Apple, which has a long-standing relationship with (RED), today announced that:
In honor of World AIDS Day, Apple® is offering more ways than ever for customers to join (RED) in its mission to create an AIDS-free generation. Apple is the world’s largest corporate contributor to the Global Fund, and this year marks its 10th anniversary supporting (RED) in the fight to end AIDS.

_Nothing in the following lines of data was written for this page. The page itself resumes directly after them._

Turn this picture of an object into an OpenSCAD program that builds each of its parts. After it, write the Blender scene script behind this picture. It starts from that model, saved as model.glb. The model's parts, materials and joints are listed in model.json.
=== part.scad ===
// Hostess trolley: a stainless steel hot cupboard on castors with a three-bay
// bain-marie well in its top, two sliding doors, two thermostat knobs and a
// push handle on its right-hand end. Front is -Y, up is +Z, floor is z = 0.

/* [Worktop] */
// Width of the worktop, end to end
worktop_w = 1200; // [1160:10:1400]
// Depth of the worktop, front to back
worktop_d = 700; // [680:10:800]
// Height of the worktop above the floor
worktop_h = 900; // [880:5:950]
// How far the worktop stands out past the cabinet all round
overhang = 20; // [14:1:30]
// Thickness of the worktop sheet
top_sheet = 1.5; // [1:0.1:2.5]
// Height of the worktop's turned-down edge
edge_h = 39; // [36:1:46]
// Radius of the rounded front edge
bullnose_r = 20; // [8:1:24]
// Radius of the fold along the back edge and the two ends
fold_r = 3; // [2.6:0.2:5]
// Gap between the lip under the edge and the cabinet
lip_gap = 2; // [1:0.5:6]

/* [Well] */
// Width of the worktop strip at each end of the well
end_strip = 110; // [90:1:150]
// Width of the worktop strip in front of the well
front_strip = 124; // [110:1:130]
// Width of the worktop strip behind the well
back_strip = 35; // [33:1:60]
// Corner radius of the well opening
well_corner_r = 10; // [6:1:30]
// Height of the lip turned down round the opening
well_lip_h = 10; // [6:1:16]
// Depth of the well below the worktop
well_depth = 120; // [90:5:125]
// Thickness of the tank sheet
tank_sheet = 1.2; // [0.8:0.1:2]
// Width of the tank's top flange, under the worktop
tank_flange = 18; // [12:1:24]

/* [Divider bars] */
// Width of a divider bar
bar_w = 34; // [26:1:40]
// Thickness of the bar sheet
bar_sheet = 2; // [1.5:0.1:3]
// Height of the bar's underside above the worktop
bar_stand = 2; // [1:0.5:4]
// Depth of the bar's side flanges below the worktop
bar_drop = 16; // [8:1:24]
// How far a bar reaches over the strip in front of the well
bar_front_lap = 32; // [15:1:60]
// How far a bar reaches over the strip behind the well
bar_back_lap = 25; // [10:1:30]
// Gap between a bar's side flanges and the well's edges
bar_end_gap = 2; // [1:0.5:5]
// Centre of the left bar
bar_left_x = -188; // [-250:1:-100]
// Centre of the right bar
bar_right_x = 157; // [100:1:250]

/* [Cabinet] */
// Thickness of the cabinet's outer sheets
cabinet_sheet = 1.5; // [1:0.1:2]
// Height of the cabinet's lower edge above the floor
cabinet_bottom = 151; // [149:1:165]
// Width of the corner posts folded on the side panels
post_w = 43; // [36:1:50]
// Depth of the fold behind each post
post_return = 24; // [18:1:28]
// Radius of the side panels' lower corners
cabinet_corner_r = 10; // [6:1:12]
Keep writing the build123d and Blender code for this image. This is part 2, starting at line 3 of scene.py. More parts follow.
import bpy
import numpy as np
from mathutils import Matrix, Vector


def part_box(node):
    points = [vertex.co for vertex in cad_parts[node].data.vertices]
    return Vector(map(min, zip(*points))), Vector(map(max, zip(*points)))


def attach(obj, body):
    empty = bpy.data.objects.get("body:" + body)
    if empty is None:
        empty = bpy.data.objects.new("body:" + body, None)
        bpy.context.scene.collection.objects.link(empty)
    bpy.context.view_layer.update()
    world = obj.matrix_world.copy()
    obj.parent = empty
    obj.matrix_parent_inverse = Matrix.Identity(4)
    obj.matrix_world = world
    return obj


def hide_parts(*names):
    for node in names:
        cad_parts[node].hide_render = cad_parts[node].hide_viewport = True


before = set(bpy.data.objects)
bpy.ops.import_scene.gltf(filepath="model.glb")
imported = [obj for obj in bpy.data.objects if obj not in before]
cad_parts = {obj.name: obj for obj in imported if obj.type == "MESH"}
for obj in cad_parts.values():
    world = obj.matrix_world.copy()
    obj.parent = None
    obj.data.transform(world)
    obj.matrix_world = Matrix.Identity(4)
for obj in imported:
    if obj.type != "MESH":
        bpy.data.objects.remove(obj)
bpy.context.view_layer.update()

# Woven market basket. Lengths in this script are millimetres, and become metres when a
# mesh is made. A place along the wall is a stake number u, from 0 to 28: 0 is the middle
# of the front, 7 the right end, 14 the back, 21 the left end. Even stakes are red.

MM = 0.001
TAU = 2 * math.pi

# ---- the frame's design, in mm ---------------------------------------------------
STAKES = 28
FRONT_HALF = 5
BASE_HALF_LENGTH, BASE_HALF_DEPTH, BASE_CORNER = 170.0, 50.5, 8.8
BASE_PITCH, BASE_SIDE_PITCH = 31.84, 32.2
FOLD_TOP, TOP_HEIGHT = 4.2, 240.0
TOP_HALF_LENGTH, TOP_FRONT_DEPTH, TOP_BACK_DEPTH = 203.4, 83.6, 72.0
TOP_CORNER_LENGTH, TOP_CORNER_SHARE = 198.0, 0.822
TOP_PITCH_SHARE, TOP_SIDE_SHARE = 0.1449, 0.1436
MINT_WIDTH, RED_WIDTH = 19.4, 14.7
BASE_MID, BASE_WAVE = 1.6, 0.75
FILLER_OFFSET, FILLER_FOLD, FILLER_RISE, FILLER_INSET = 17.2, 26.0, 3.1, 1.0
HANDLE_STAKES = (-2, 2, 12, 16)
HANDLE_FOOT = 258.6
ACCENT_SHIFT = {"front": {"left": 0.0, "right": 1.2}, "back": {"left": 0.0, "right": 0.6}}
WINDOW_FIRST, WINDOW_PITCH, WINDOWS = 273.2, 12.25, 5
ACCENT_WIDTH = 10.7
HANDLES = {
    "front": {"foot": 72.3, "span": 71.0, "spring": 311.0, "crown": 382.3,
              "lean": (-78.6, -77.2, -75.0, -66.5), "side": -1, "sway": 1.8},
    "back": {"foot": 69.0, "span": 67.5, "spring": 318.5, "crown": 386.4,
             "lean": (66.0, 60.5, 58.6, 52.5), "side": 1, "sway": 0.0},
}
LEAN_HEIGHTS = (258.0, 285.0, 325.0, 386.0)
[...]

In an interview with Buzzfeed, Tim Cook said the (RED) campaign is "designed to reach people via all the different ways in which a customer might touch us." Apple certainly seems to have accomplished Cook’s goal with an impressive array of plans this year:
- 400 Apple Stores will turn the Apple logo on the stores red or display special window treatments;
- 20 games are offering special (RED) content as in-app purchases, the proceeds of which will be donated to the Global Fund;
- Apple will offer special products, including a Product (RED) smart battery case for the iPhone 7 (pictured in this article on The Verge), a (RED) leather case for the iPhone SE, a (RED) Beats Pill+ portable speaker, and (RED) Beats Solo3 wireless headphones, which will join the year-round Product (RED) products that Apple offers;
- From December 1-6, Apple will donate $1 for every Apple Pay purchase made on apple.com and at Apple Stores up to $1 million;
- Bank of America will donate $1 for each Apple Pay transaction made with its cards up to the same $1 million maximum and for the same period as Apple; and
- iTunes has an exclusive (RED) holiday album from The Killers called Don’t Waste Your Wishes, 100% of the the US proceeds of which will be donated the Global Fund.

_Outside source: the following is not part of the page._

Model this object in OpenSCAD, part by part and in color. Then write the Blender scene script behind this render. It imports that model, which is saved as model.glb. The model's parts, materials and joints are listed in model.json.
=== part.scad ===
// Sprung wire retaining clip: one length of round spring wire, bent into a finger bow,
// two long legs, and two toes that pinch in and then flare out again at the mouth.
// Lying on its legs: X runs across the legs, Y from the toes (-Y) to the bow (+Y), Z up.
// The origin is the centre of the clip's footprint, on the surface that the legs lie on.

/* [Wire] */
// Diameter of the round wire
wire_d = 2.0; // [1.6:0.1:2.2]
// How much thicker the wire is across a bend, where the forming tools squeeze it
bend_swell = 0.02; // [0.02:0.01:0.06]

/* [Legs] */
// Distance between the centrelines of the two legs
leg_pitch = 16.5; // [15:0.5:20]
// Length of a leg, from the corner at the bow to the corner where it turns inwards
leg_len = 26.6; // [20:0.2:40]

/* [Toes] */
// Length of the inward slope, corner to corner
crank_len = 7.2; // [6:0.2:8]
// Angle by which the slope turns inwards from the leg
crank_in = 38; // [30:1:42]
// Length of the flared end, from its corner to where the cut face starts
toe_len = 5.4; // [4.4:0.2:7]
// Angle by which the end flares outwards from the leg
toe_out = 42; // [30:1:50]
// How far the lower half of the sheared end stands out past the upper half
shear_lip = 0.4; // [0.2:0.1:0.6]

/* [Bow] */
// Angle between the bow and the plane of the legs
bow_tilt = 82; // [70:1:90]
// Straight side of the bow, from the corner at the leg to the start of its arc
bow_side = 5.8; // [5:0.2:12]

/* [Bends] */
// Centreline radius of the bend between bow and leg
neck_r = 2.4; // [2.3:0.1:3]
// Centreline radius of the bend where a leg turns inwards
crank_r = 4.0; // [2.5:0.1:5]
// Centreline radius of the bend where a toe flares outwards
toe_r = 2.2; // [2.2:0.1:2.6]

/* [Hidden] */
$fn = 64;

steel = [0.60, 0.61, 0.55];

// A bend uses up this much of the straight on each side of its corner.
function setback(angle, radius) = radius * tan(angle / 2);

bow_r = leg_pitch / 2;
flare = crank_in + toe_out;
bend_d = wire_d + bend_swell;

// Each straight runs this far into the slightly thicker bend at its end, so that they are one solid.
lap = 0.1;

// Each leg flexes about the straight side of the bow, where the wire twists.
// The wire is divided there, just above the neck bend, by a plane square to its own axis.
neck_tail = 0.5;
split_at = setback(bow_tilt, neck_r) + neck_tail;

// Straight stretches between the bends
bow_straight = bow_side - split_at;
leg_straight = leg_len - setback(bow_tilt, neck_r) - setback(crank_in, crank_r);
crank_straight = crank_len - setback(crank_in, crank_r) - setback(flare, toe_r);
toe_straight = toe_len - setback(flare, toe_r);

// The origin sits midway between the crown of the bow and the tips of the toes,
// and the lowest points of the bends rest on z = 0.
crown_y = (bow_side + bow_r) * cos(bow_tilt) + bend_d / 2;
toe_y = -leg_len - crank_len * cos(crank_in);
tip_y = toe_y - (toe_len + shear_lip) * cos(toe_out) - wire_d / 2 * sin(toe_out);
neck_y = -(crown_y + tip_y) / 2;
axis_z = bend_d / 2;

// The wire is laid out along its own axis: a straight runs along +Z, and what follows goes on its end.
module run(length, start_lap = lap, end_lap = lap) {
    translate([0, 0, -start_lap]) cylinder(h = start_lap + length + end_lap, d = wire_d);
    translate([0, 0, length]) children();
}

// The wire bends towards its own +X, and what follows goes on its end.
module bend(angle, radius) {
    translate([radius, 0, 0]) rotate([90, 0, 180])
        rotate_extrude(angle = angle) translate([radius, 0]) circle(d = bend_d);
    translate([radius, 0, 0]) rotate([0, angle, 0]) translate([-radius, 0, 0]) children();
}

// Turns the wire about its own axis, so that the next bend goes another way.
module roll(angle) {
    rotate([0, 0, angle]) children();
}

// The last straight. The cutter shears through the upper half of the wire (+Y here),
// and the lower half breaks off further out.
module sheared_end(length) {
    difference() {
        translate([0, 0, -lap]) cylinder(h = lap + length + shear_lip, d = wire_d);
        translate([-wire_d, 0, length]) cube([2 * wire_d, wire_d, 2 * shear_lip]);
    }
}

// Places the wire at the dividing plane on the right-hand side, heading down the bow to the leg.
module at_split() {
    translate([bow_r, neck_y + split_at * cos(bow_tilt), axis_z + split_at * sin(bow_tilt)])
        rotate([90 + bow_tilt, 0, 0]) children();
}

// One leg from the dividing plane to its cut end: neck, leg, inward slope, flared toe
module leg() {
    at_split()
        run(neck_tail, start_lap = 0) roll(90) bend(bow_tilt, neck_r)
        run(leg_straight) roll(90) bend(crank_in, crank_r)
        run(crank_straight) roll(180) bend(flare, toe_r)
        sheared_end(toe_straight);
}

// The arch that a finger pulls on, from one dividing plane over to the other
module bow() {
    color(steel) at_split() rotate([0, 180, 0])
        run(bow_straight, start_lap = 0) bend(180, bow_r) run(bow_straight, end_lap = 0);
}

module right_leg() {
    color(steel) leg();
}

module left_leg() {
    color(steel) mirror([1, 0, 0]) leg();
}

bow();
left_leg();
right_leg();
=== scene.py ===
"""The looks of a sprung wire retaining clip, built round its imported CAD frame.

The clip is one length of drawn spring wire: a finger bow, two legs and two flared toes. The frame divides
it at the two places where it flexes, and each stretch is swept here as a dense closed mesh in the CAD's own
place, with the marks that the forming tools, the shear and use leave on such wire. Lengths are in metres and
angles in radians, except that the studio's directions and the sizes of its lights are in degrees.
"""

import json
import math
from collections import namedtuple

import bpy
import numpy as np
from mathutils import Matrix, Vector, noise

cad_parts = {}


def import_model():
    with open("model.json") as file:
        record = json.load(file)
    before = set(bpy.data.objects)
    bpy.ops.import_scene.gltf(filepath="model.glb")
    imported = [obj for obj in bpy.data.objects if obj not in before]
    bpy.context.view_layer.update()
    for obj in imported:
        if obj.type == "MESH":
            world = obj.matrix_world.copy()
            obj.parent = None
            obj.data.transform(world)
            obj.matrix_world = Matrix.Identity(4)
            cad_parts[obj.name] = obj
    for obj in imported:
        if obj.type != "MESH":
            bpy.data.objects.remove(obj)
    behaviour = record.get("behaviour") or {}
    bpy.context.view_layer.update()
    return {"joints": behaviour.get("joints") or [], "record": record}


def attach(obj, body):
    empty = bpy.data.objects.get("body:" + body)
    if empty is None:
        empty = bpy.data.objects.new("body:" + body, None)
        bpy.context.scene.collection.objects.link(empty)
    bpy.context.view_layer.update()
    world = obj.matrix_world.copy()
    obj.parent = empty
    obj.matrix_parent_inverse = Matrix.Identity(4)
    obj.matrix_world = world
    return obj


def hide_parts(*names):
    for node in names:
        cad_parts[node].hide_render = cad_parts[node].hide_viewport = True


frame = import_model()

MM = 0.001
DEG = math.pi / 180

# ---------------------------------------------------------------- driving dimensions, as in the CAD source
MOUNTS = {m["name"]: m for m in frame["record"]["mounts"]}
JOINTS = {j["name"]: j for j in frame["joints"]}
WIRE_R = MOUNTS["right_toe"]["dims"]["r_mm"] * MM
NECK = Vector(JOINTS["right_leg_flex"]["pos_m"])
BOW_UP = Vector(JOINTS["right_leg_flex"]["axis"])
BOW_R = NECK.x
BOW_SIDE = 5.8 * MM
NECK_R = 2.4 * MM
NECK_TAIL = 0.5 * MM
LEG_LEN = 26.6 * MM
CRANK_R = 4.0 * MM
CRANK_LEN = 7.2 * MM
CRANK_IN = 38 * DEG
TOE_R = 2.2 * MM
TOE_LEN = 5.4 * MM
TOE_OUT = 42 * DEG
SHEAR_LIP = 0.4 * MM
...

Tim Cook elaborated in his conversation with BuzzFeed on why Apple participates in events like the (RED) campaign against AIDS:
“We look for ways we think we can uniquely contribute to the world in which we live,” Cook said. “And we’ll always touch more people through our products than anything else. … It’s that area — an area in which we have expertise — where we think we can make a contribution that multiplies well beyond simply writing a check. We want to advocate for human rights in a way that people can look at what we’re doing and say ‘you know, I could be a part of something like that’ — ‘I could do something like that.’ For us this is critically important.”